「松館今昔:様々なこと」

縄綯機

 炭俵を編む縄とか、販売用の縄を綯ってみようと云うことで、 ナワナリキ(縄綯機)を買ったことがあった。ナワナリキは木製で、 近代的な恰好をした、新製品のようであった。 このナワナリキは足踏みで、操作するのは私の役目であった。
 使用する稲ワラは、柔らかく打っておく必要がある。まず、五寸釘を沢山打ち付けた ハケ状(クシと言ったか)の道具で、ワラのシビ(蘂)を抜く。次にワラを打つ。 ワラ打ちは普通は、大きい平たい石の上に、シビを抜いた一把のワラを置き、 木槌で元から先で丁寧に打つ。木槌は、直径五六寸、長さ一尺の丸太状の木に、 一方の木口に、片手で握りやすい太さ(直径5cmで長さ15cmほど) の取手が直に付いたものである。

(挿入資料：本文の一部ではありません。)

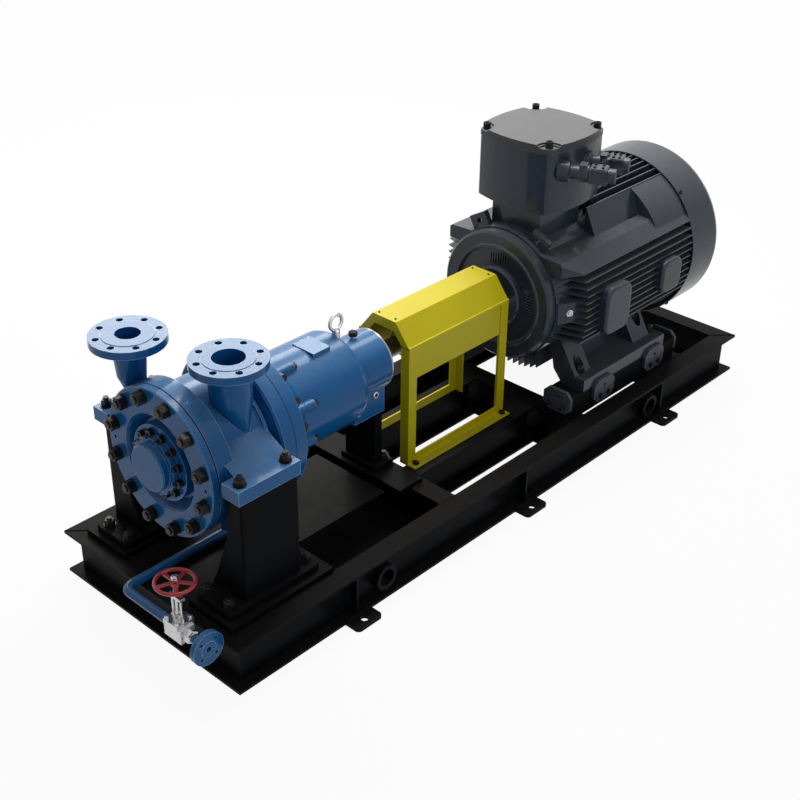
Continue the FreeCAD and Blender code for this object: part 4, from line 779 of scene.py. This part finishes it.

 この木槌で打つのは難儀でもあるし、能率が悪いので親戚の佐藤家のワラ打ち機 を借りて打った。シビはその家の馬の敷きワラにしたと思う。ワラ打ち機は、 真ん中に鉄製の重い筒が二個あり、その間をワラが通ると、筒の重さでワラが 柔らかく打てるもので、手で回しながら、左から右へ、右から左へと、何回か 潜らして出来上がりとなる。
 
 そのようにして打ったワラを、ナワナリキでいろいろと、 試行錯誤しながら縄を綯ってみたが、 自家用に使用する縄はなんとか我慢出来るが、販売用としては、 なかなか良い製品には仕上がらなかった。それでも、結構綯ったものであった。